One of the UK’s top medical schools, Bristol announced it will be taking a range of actions including educating students on medicine’s ‘racist’ history, according to a report by the BBC.

These include the use of new textbooks which demonstrate clinical signs in people with a variety of different skin tones, “training on spotting unconscious bias and helping students and staff more confidently report and act on racism” and “setting up an anti-racism taskforce to promote an environment that actively opposes racism”, the public broadcaster reports.

Dr Joseph Hartland, who is working to implement the changes at Bristol’s Medical School, said: “Historically medical education was designed and written by white middle-class men, and so there is an inherent racism in medicine that means it exists to serve white patients above all others.”

Eva Larkai, President of BME Medics at the university, said it was important for students and staff to learn about “problematic ideologies of that past” and to reflect on “colonial history” so that “we can examine and reflect on our unconscious biases”.

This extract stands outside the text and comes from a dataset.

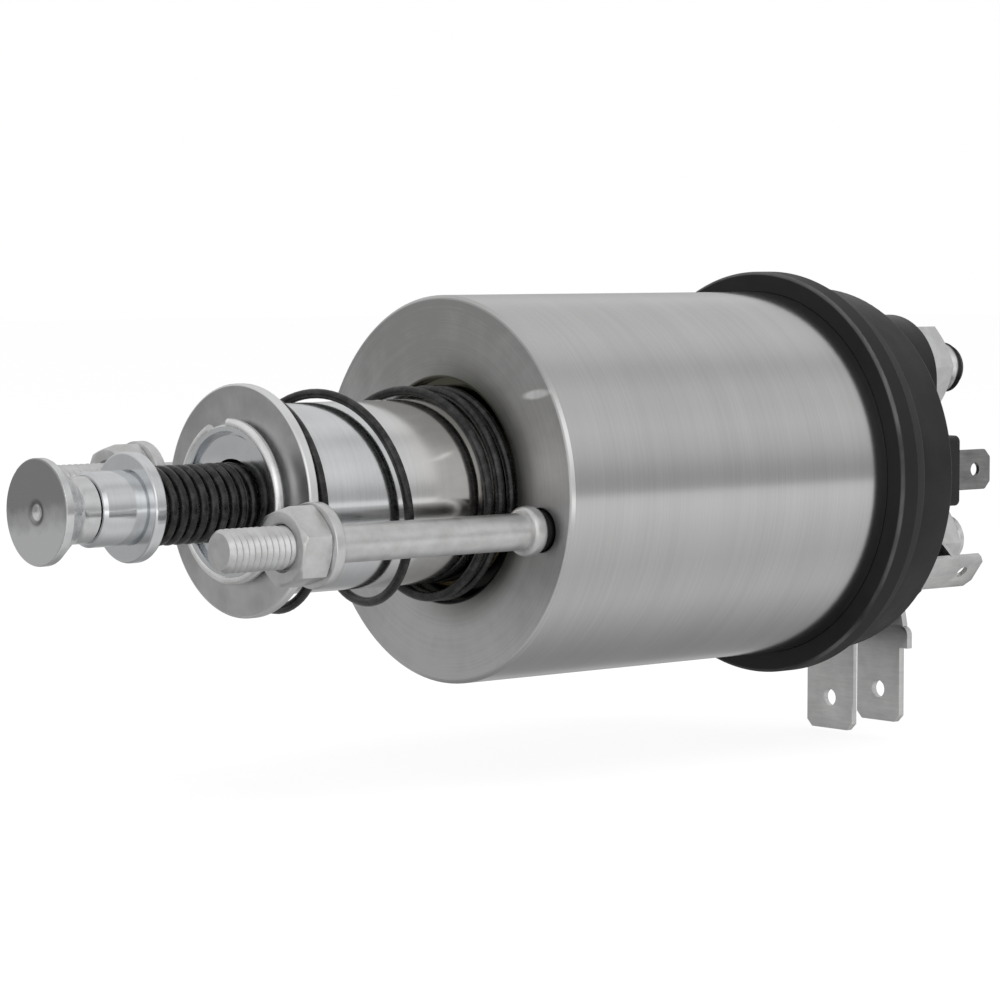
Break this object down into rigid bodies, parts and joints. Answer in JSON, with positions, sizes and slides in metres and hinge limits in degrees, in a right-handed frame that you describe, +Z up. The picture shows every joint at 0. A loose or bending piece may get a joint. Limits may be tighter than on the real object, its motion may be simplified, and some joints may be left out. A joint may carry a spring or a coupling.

“If the new generation of doctors are not being equipped to adequately care for the multi-ethnic population we see here in the UK and across the world, we are doing the patients a disservice,” she told the BBC.

Previously, demands for UK universities to “de-colonise” course content — by replacing white thinkers and writers on the curriculum with people from the Global South — were centred around humanities subjects such as English literature, history, philosophy and history of art.

But there have been major efforts underway in recent years to extend so-called de-colonisation to science, technology, engineering, and mathematics (STEM) subjects as well as medicine.

These include University College London’s (UCL) Decolonising the Medical Curriculum (DtMC), a project which discusses ideas such as that “the 18th-century European Enlightenment … privileged and rewarded experiment at the expense of empathetic healing”.

‘The result was a professionalisation of medicine which excluded specific practitioners – such as the female midwife or folk healer – and with them, their own healing practices,’ complains Dr Lindsay Porter in a lecture on the project’s website.

The goal of de-colonising medicine, according to an opinion piece in the British Medical Journal (BMJ) is “to enable students (and faculty) from minority groups, including from Black and Minority Ethnic (BME) backgrounds to feel less marginalised by traditionally white, male euro-centric content”.

Writing in Unherd last month, theologian and poet Nigel Biggar lamented that “the case for ‘decolonising’ universities makes no sense, empirically or historically, yet it’s winning over institutions of rational debate”.

“What is more, a ‘Eurocentric’ bias in British education is surely justified. Britain is not Anywhere. It is located in north-west Europe, has a particular history, and has developed particular institutions and traditions,” the Regius Professor of Moral and Pastoral Theology at the University of Oxford pointed out.